A review by book_concierge
Crooked Letter, Crooked Letter by Tom Franklin

4.0

In a small Mississippi town, two young boys, one white and the other black, hide their friendship. When they are in high school a young girl goes missing after a date with one of the boys. Her disappearance is never solved, but the town assumes he killed her and they persecute him. Meanwhile the other boy moves away and goes to college. Now, years later, Silas has returned to Chabot as a police constable. Larry is still ostracized and tormented by the local teens. When another young girl goes missing, Larry is the immediate suspect.

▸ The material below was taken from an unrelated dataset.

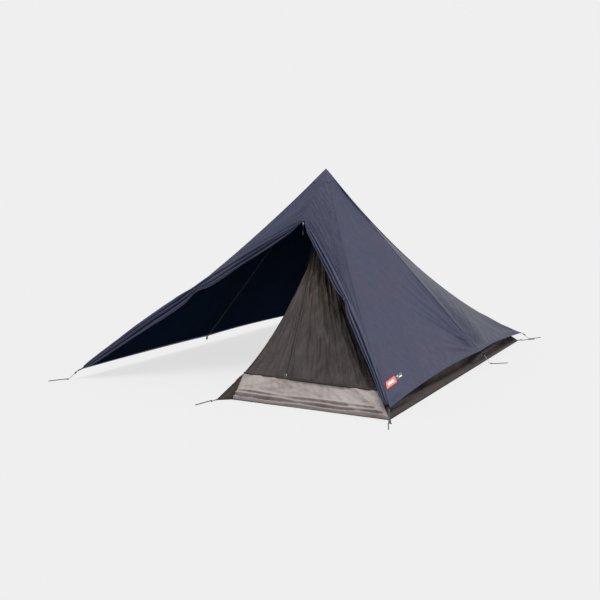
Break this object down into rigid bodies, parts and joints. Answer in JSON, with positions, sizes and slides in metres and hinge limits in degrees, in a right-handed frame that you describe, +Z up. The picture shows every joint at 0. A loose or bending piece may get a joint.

This is a mystery novel with layers of psychological tension woven through. We have characters who are without a father figure, or who have a completely dysfunctional family life. Add to this the prejudices and assumptions of a small Southern town’s citizens and police force, and the media frenzy surrounding the unexplained disappearance of two vibrant young women, and you have a recipe for personal tragedy. Franklin does a good job of building tension, giving us clues as to what is really happening, and what happened all those years ago. I was a little confused about his skipping back and forth in time – some chapters deal with the boys’ childhood, some with the first disappearance, some with the present – but I thought Franklin did a good job with this device. It certainly kept me on my toes trying to figure out what really happened. I’m not sure I was totally satisfied with the ending, but I think it reflected reality. Such tragedies never end well.